I was struck by this passage. This is about, no matter what happens in the future, the denialists will never admit they were wrong. Page 160:

“The people who’d been on the wrong side all along, the deniers, the ones who’d said the country couldn’t afford to do the hard work, whose wrongness had killed people and left the Houses of Parliament to drown– even after we knew they were wrong, even after the Tower of London was halfway submerged, they were still there, still saying that they were right, saying we were overdue for a thousand-year storm, anyway, accusing us of exploiting other people’s misery to advance our nefarious causes.

“Not just a few people, either–this huge cohort of business leaders, politicians, asshole climate deniers and wreckers and their legions of followings. Screaming headlines, all over podcasts and radio, just incessant. At first I thought they were just part of someone’s expensive dezinformatsiya and yeah, I’m sure there were some heavies bankrolling the thing, but then I realized that these guys were shouting because they thought they were right. They were on the losing side of a just revolution–the generational-long deadlock and inaction they’d fought for had finally ended, and the UK was finally doing what it needed to do to survive the coming decades, and they were furious about it.

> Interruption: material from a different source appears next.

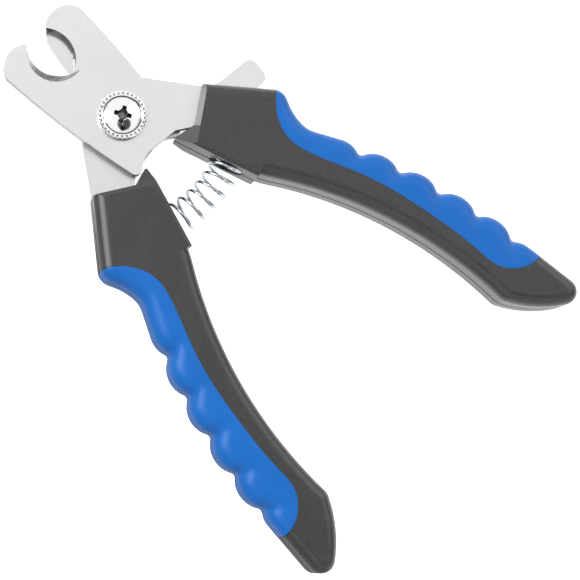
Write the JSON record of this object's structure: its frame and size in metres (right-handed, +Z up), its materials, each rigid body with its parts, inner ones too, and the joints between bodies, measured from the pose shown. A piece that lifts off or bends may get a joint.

Doctorow is a novelist of course, and novelists often, have forever, speculated about human nature, in intuitive ways that have preceded the modern psychological understanding of psychological biases, motivated thinking and so on. One of the standard conclusions of modern psychology is that you can’t change people’s minds with evidence. They double-down; they’re committed to their ideological and community beliefs, and will rationalize away all objective evidence that conflicts with those beliefs. What Doctorow does here — and depicts in the novel — is how furious people whose beliefs are overturned might be. To the point of inciting revolution. This is probably true, and I’d never appreciated this before. — But I’m only half-way through the book. Will report more when I finish.